Second, both suspend human rights and rule of law, with the very similar provisions for legal immunity for public officers and dispensation of inquests.

Will GE14 be suspended?

Whether the May 13 riot was orchestrated or not, the transfer of power to the director of operations (Abdul Razak Hussein) who ‘ruled in council’ with Mageran was a coup - a ‘palace coup’ against Tunku Abdul Rahman and a ‘self-coup’ for Umno to halt its electoral decline, after the Alliance lost 9 percentage points of votes in the peninsula to PAS.

The 1969 self-coup rewrote the rules of the game for Malaysia’s politics, economy, and society, producing the electoral one-party state which has been in decline since 2008.

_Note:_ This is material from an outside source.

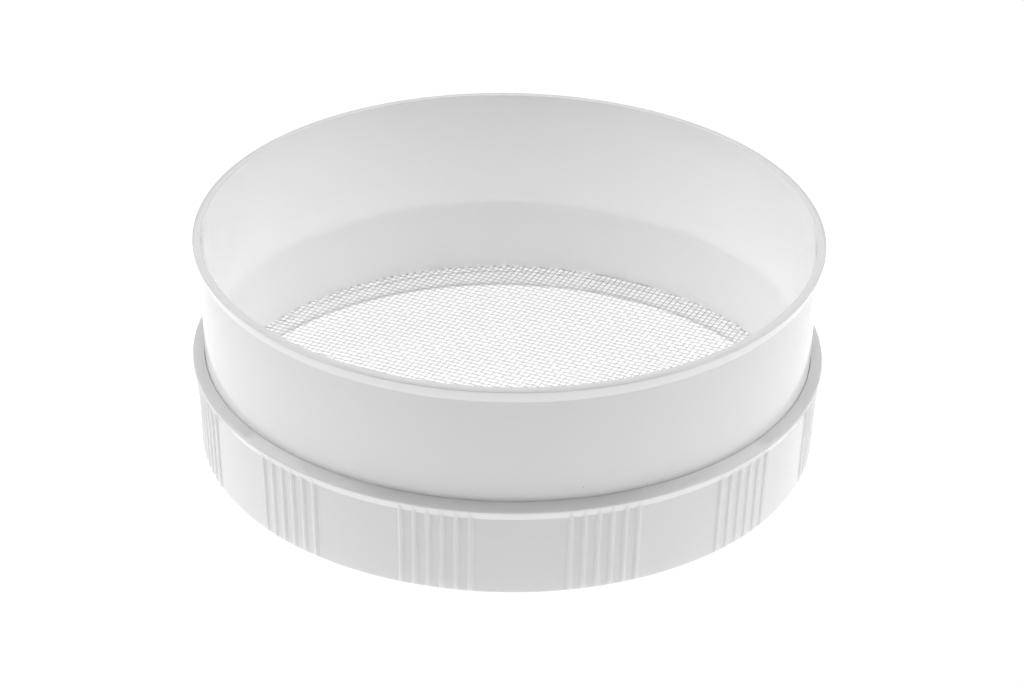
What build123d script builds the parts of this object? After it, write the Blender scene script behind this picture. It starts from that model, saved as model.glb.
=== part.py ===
from build123d import *
import math
import os

# ---- driving dimensions, millimetres; +Z up; the fine sieve stands on z = 0 ----

# coarse sieve body: the tall upper ring with the beaded rim
BODY_RIM_R = 100.0            # outermost radius of the rim bead
BODY_RIM_TOP = 72.3           # highest point of the part
BODY_RIM_LOW = 67.9           # lower end of the bead's leaning side
BODY_RIM_LOW_R = 98.65
BODY_WALL_TOP_R = 98.1        # outer radius of the wall just under the bead
BODY_WALL_MID_R = 97.0        # outer radius where the wall enters the fine sieve
BODY_WALL_MID_Z = 33.0
BODY_FOOT_R = 96.6            # outer radius of the nested lower end
BODY_INNER_TOP_R = 97.25
BODY_INNER_LOW_R = 95.3
BODY_MESH_SEAT_Z = 8.0        # lower face of the wall, on the coarse mesh
TONGUE_R = 96.0               # outer radius of the thinned tongue above the mesh
TONGUE_TOP_Z = 9.6

# coarse mesh: plain weave of round wire
WIRE_D = 0.3
WARP_PITCH = 1.89
WEFT_PITCH = 2.06
MESH_TURN = 65.7              # direction of the warp wires from +X, degrees
WIRE_END_R = 95.9             # the wires end under the tongue
WIRE_GAP = 0.02                # clearance over, between and under the two layers
LAST_WIRE_R = 94.9            # no wire runs further out than this

# coarse mesh retaining ring: an L section round the tongue
COARSE_HOOP_IN_R = 95.35
COARSE_HOOP_UP_R = 96.05      # inner radius of its upstand
COARSE_HOOP_LOW_Z = 5.6

# fine sieve body: the short ribbed ring with the rolled lip
SHELL_FOOT_R = 98.1
SHELL_NECK_R = 99.35          # outer radius of the wall just under the lip
SHELL_LIP_R = 100.95          # widest part of the lip
SHELL_LIP_WIDE_Z = 30.6       # height of the widest part
SHELL_LIP_LOW_R = 99.75
SHELL_LIP_LOW_Z = 27.6        # lower end of the lip's leaning side
SHELL_TOP_Z = 32.4
SHELL_MOUTH_R = 97.35
SHELL_STEP_R = 96.95          # inner radius just above the internal step
SHELL_STEP_Z = 5.5
SHELL_SEAT_R = 96.2           # bore that takes the fine mesh and its ring
SHELL_FLANGE_R = 95.2
SHELL_FLANGE_T = 0.6

# grip ribs on the fine sieve body
RIB_GROUPS = 12
RIBS_PER_GROUP = 6
RIB_STEP = 2.5                # degrees from rib to rib
FIRST_GROUP_TURN = -72.2      # direction of the middle of the first group from +X, degrees
RIB_R = 1.1
RIB_HEIGHT = 0.62             # how far a rib stands out of the wall
RIB_LOW_Z = 0.5

# fine mesh and its retaining ring
CLOTH_R = 96.1
CLOTH_T = 0.2
CLOTH_GAP = 0.005             # clearance under the cloth, and the same over it
FINE_HOOP_IN_R = 95.3
FINE_HOOP_OUT_R = 96.15


def section(points, rounded):
    """A closed (radius, height) outline; rounded maps corner numbers to fillet radii."""
    with BuildSketch(Plane.XZ) as outline:
        with BuildLine():
            Polyline(*points, close=True)
        make_face()
        for number, radius in rounded.items():
            x, z = points[number]
            near = outline.vertices().sort_by_distance(Vector(x, z, 0))
            fillet(near[0], radius)
    return outline.sketch


# ---- coarse sieve body ----

body_outline = [
    (BODY_INNER_LOW_R, BODY_MESH_SEAT_Z),
    (TONGUE_R, BODY_MESH_SEAT_Z),
    (TONGUE_R, TONGUE_TOP_Z),
    (BODY_FOOT_R, TONGUE_TOP_Z),
    (BODY_WALL_MID_R, BODY_WALL_MID_Z),
    (BODY_WALL_TOP_R, BODY_RIM_LOW - 0.3),
    (BODY_RIM_LOW_R, BODY_RIM_LOW),
    (BODY_RIM_R + 0.1, BODY_RIM_TOP - 0.4),
    (BODY_RIM_R - 1.2, BODY_RIM_TOP),
    (BODY_INNER_TOP_R, BODY_RIM_TOP - 0.1),
]
with BuildPart() as coarse_sieve_body:
    add(section(body_outline, {9: 0.35, 8: 1.5, 7: 0.6, 6: 0.5, 5: 0.25, 0: 0.3}))
    revolve(axis=Axis.Z)
coarse_sieve_body.part.label = "coarse_sieve_body"

# ---- coarse mesh: two layers of wires, the weft on top ----

weft_z = BODY_MESH_SEAT_Z - WIRE_GAP - WIRE_D / 2
warp_z = weft_z - WIRE_D - WIRE_GAP
mesh_low_z = warp_z - WIRE_D / 2 - WIRE_GAP


def wire_offsets(pitch):
    """Even offsets from the centre line, out to the last whole wire."""
    count = int(LAST_WIRE_R // pitch)
    return [n * pitch for n in range(-count, count + 1)]


def wire_ends(turn, pitch, height):
    """Round wire sections side by side, on the upright plane square to the wires."""
    along = math.radians(turn)
    across = math.radians(turn - 90)
    end_on = Plane(
        origin=(0, 0, height),
        x_dir=(math.cos(across), math.sin(across), 0),
        z_dir=(math.cos(along), math.sin(along), 0),
    )
    with BuildSketch(end_on) as ends:
        with Locations(*[(x, 0) for x in wire_offsets(pitch)]):
            Circle(WIRE_D / 2)
    return ends.sketch


with BuildPart() as warp_wires:
    extrude(wire_ends(MESH_TURN, WARP_PITCH, warp_z), amount=BODY_RIM_R, both=True)
    with Locations((0, 0, warp_z)):
        Cylinder(WIRE_END_R, 10 * WIRE_D, mode=Mode.INTERSECT)
warp_wires.part.label = "coarse_mesh_warp_wires"

with BuildPart() as weft_wires:
    extrude(wire_ends(MESH_TURN + 90, WEFT_PITCH, weft_z), amount=BODY_RIM_R, both=True)
    with Locations((0, 0, weft_z)):
        Cylinder(WIRE_END_R, 10 * WIRE_D, mode=Mode.INTERSECT)
weft_wires.part.label = "coarse_mesh_weft_wires"

# ---- coarse mesh retaining ring ----

coarse_hoop_outline = [
    (COARSE_HOOP_IN_R, COARSE_HOOP_LOW_Z),
    (BODY_FOOT_R, COARSE_HOOP_LOW_Z),
    (BODY_FOOT_R, TONGUE_TOP_Z - 0.05),
    (COARSE_HOOP_UP_R, TONGUE_TOP_Z - 0.05),
    (COARSE_HOOP_UP_R, mesh_low_z),
    (COARSE_HOOP_IN_R, mesh_low_z),
]
with BuildPart() as coarse_mesh_ring:
    add(section(coarse_hoop_outline, {1: 0.3, 0: 0.2}))
    revolve(axis=Axis.Z)
coarse_mesh_ring.part.label = "coarse_mesh_retaining_ring"

# ---- grip ribs: round bars along the leaning wall, with rounded lower ends ----

wall_lean = (SHELL_NECK_R - SHELL_FOOT_R) / SHELL_LIP_LOW_Z
rib_centre_r = SHELL_FOOT_R + RIB_HEIGHT - RIB_R
rib_high_z = SHELL_LIP_LOW_Z + 0.8
rib_room = [
    (SHELL_FOOT_R - 0.6, RIB_LOW_Z),
    (SHELL_FOOT_R + RIB_HEIGHT + 0.1, RIB_LOW_Z),
    (SHELL_NECK_R + RIB_HEIGHT + 0.1, rib_high_z),
    (SHELL_NECK_R - 0.6, rib_high_z),
]


def rib_directions():
    """Direction of every rib from +X, in radians."""
    half_group = (RIBS_PER_GROUP - 1) / 2 * RIB_STEP
    turns = []
    for group in range(RIB_GROUPS):
        for number in range(RIBS_PER_GROUP):
            turn = FIRST_GROUP_TURN - half_group + group * 360 / RIB_GROUPS + number * RIB_STEP
            turns.append(math.radians(turn))
    return turns


with BuildPart() as ribs:
    for turn in rib_directions():
        out = Vector(math.cos(turn), math.sin(turn), 0)
        with BuildSketch(Plane(origin=out * rib_centre_r, z_dir=out * wall_lean + Vector(0, 0, 1))):
            Circle(RIB_R)
    extrude(amount=rib_high_z + 1)
    add(section(rib_room, {1: 0.9}))
    revolve(axis=Axis.Z, mode=Mode.INTERSECT)

# ---- fine sieve body ----

shell_outline = [
    (SHELL_FLANGE_R, 0),
    (SHELL_FOOT_R, 0),
    (SHELL_NECK_R, SHELL_LIP_LOW_Z - 0.25),
    (SHELL_LIP_LOW_R, SHELL_LIP_LOW_Z),
    (SHELL_LIP_R + 0.2, SHELL_LIP_WIDE_Z + 0.2),
    (SHELL_MOUTH_R + 0.2, SHELL_TOP_Z),
    (SHELL_MOUTH_R, SHELL_TOP_Z - 0.4),
    (SHELL_STEP_R, SHELL_STEP_Z),
    (SHELL_SEAT_R, SHELL_STEP_Z),
    (SHELL_SEAT_R, SHELL_FLANGE_T),
    (SHELL_FLANGE_R, SHELL_FLANGE_T),
]
with BuildPart() as fine_sieve_body:
    add(section(shell_outline, {1: 0.8, 3: 0.3, 4: 0.8, 5: 0.3}))
    revolve(axis=Axis.Z)
    add(ribs.part)
fine_sieve_body.part.label = "fine_sieve_body"

# ---- fine mesh and its retaining ring ----

cloth_low_z = SHELL_FLANGE_T + CLOTH_GAP
with BuildPart() as fine_mesh:
    with BuildSketch(Plane.XY.offset(cloth_low_z)):
        Circle(CLOTH_R)
    extrude(amount=CLOTH_T)
fine_mesh.part.label = "fine_mesh_cloth"

fine_hoop_low_z = cloth_low_z + CLOTH_T + CLOTH_GAP
fine_hoop_outline = [
    (FINE_HOOP_IN_R, fine_hoop_low_z),
    (FINE_HOOP_OUT_R, fine_hoop_low_z),
    (FINE_HOOP_OUT_R, SHELL_STEP_Z),
    (FINE_HOOP_IN_R, SHELL_STEP_Z),
]
with BuildPart() as fine_mesh_ring:
    add(section(fine_hoop_outline, {3: 0.2}))
    revolve(axis=Axis.Z)
fine_mesh_ring.part.label = "fine_mesh_retaining_ring"

# ---- files ----

pieces = [
    coarse_sieve_body,
    warp_wires,
    weft_wires,
    coarse_mesh_ring,
    fine_sieve_body,
    fine_mesh,
    fine_mesh_ring,
]
os.makedirs("parts", exist_ok=True)
for piece in pieces:
    export_step(piece.part, f"parts/{piece.part.label}.step")
    solids = piece.part.solids()
    print(piece.part.label, len(solids), "solids", round(piece.part.volume, 1), "mm3")
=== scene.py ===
import bpy
import math
import numpy as np
from mathutils import Matrix, Vector


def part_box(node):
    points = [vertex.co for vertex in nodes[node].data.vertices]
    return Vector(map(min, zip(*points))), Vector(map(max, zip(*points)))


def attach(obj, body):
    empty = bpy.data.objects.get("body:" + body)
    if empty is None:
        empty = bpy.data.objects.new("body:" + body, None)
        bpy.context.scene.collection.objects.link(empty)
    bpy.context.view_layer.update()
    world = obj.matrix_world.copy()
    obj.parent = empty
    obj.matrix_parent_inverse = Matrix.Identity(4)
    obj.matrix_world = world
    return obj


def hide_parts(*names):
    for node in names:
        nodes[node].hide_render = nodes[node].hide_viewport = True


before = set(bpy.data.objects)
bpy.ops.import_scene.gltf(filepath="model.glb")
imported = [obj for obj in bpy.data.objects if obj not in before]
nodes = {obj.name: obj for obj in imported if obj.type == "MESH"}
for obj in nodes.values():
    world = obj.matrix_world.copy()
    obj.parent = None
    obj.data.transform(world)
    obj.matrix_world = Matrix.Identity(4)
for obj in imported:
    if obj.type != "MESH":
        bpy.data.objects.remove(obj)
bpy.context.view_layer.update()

MM = 0.001

# ---- camera ----

RIM_CENTRE_Z = 72.0 * MM          # the camera aims near the middle of the upper rim
CAMERA_DISTANCE = 1.23548
CAMERA_ELEVATION = 0.490493       # radians above the horizon
CAMERA_PAN = -0.00108509
CAMERA_TILT = -0.02803443
CAMERA_ROLL = -0.01592543
CAMERA_LENS = 137.44              # millimetres, on a 36 mm sensor


def turned(vector, axis, angle):
    return Matrix.Rotation(angle, 3, axis) @ vector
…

For 2016, the self-coup would be complete once the NSC is established. It will be obvious only when the tool is put to use.

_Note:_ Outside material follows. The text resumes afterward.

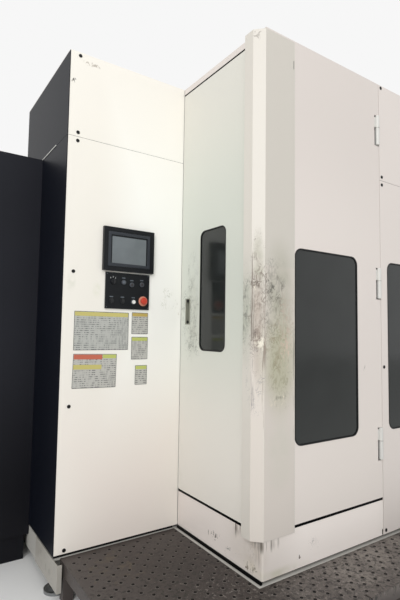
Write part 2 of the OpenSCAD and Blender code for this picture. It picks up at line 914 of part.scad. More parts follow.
module pallets() {
    color("#8d9396") {
        one_pallet(changer_y - changer_reach);
        one_pallet(home_y);
    }
}

// Rails of the table on the bed, and of the column behind it
module linear_rails() {
    color("#b8bcbe") {
        for (side = [-1, 1])
            translate([mid_x + side * z_rail_x - rail_w / 2, z_rail_y0, z_rail_top - rail_t])
                cube([rail_w, column_y - 60 - z_rail_y0, rail_t]);
        for (y = [column_y + 60, column_y + column_d - 60])
            translate([mid_x - 700, y - rail_w / 2, x_rail_top - rail_t])
                cube([1400, rail_w, rail_t]);
    }
}

module z_saddle() {
    color("#5b6266")
        difference() {
            union() {
                block([mid_x - saddle_half, home_y - saddle_half, z_rail_top + play],
                    [mid_x + saddle_half, home_y + saddle_half, saddle_top - 40]);
                translate([mid_x, home_y, saddle_top - 41])
                    cylinder(r = table_r + 10, h = 41 - play);
            }
            translate([mid_x, home_y, saddle_top - 80])
                cylinder(r = 100 + bore_play, h = 90);
        }
}

module rotary_table() {
    color("#7d8386")
        union() {
            translate([mid_x, home_y, saddle_top - 70])
                cylinder(r = 100, h = 80);
            translate([mid_x, home_y, saddle_top])
                cylinder(r = table_r, h = 120);
            translate([mid_x, home_y, saddle_top + 119])
                cylinder(r = neck_r, h = pallet_low_z - saddle_top - 119);
            locating_cones(mid_x, home_y, pallet_low_z);
        }
}

// Portal column with the window that the spindle head runs in
module column() {
    window_x = 175;
    rail_x = 235;
    color("#5b6266")
        difference() {
            union() {
                block([mid_x - column_half, column_y, x_rail_top + play],
                    [mid_x + column_half, column_y + column_d, station_h - 300]);
                for (side = [-1, 1])
                    translate([mid_x + side * rail_x - 20, column_y - 30, spindle_z - 260])
                        cube([40, 30 + eps, head_travel + 550]);
            }
            block([mid_x - window_x, column_y - eps, spindle_z - 200],
                [mid_x + window_x, column_y + column_d + eps, spindle_z + head_travel + 200]);
            // core holes that lighten the sides
            for (side = [-1, 1])
                for (k = [0 : 2])
                    translate([mid_x + side * 300 - 60, column_y + 110, x_rail_top + 160 + k * 550])
                        cube([120, column_d - 220, 380]);
        }
}

module spindle_head() {
    color("#6a7074")
        difference() {
            union() {
                rod_y(mid_x, spindle_z, nose_r, nose_y + 12, nose_y + 132);
                rod_y(mid_x, spindle_z, 115, nose_y + 131, head_plate_y + eps);
                block([mid_x - 290, head_plate_y, spindle_z - 250], [mid_x + 290, column_y - 30 - play, spindle_z + 250]);
                rod_y(mid_x, spindle_z, 130, column_y - 31, column_y + 380);
            }
            rod_y(mid_x, spindle_z, spindle_r + bore_play, nose_y, column_y + 280);
        }
}

// Spindle with its nose ring and taper socket
module spindle() {
    color("#c5c9cb")
        difference() {
            union() {
                rod_y(mid_x, spindle_z, spindle_r, nose_y + 11, column_y + 270);
                rod_y(mid_x, spindle_z, spindle_r + 15, nose_y, nose_y + 12 - play);
            }
            translate([mid_x, nose_y + cone_t, spindle_z])
                rotate([90, 0, 0])
                    cylinder(r1 = 13, r2 = 22.5, h = cone_t + 0.01);
            rod_y(mid_x, spindle_z, 9, nose_y + cone_t - eps, nose_y + cone_t + 80);
        }
}

// A tool pot with its collar, and the taper that is cut into it
module pot(x, z) {
    rod_y(x, z, pot_r, nose_y, nose_y + pot_l);
    rod_y(x, z, pot_r + 5, nose_y, nose_y + 11);
}
module pot_taper(x, z) {
    over = 3;
    translate([x, nose_y + cone_t + over, z])
        rotate([90, 0, 0])
            cylinder(r1 = 13, r2 = 22.5 + over * 9.5 / cone_t, h = cone_t + over + 0.01);
}

// Drum disc with its tool pots, the ring gear on its back and its shaft
module tool_drum() {
    disc_y = nose_y + 10;
    color("#70767a")
        difference() {
            union() {
                rod_y(drum_x, drum_z, drum_r + 12, disc_y, disc_y + 25);
                for (k = [0 : drum_tools - 1])
                    let (a = k * 360 / drum_tools)
                        pot(drum_x + drum_r * cos(a), drum_z + drum_r * sin(a));
                rod_y(drum_x, drum_z, 40, disc_y, mag_back - 26);
                translate([drum_x, disc_y + 45, drum_z])
                    rotate([90, 0, 0])
                        linear_extrude(21)
                            polygon(gear_points(drum_teeth, gear_module, 0));
            }
            for (k = [0 : drum_tools - 1])
                let (a = k * 360 / drum_tools)
                    pot_taper(drum_x + drum_r * cos(a), drum_z + drum_r * sin(a));
            for (k = [0 : 5])
                let (a = k * 60 + 30)
                    rod_y(drum_x + 162 * cos(a), drum_z + 162 * sin(a), 26, disc_y - eps, disc_y + 26);
        }
}

// Half outline of a tool in its holder: taper, flange with its groove, neck, nut and cutter
function holder_outline(len, r) =
    [[0, 0], [12.6, 0], [22, cone_t], [22, cone_t + 2], [31.5, cone_t + 2], [31.5, cone_t + 7],
        [28, cone_t + 10], [28, cone_t + 13], [31.5, cone_t + 16], [31.5, cone_t + 20],
        [grip_r, cone_t + 20], [grip_r, cone_t + 48], [30, cone_t + 50], [30, cone_t + 92],
        [r + 8, cone_t + 100], [r, cone_t + 100], [r, cone_t + 100 + len], [0, cone_t + 100 + len]];

module tool_holders() {
    color("#b4b8ba")
        for (k = [0 : drum_tools - 1])
            let (a = k * 360 / drum_tools)
                translate([drum_x + drum_r * cos(a), nose_y + cone_t, drum_z + drum_r * sin(a)])
                    rotate([90, 0, 0])
                        rotate_extrude()
                            polygon(holder_outline(60 + 25 * (k % 5), 4 + 3 * (k % 4)));
}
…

The ultimate question to ask on the NSC is simply this: Will ‘security areas’ be declared, on opposition strongholds if not nationwide, before the 14th general election (GE14) outcome is out, if signs show a slim victory - in seats, not just votes - for the opposition?

If Najib is to stay in power with martial law partially imposed, can multi-ethnic and multi-religious Malaysia survive the catastrophe? Can we do better than Thailand under military rule?

The next questions to ask are: Isn’t the market most sensitive to political risks? Why did the markets register no shock at all on Dec 4 after Najib pushed through his self-coup vehicle in the Dewan Rakyat? Are the market analysts waiting to see soldiers marching on the streets to be alarmed?

Najib’s self-coup is a silent one. And the silence of the market is deafening till today.


WONG CHIN HUAT earned his PhD on the electoral system and party system in West Malaysia from the University of Essex. He is a fellow at the Penang Institute, and a resource person for electoral reform lobby, Bersih.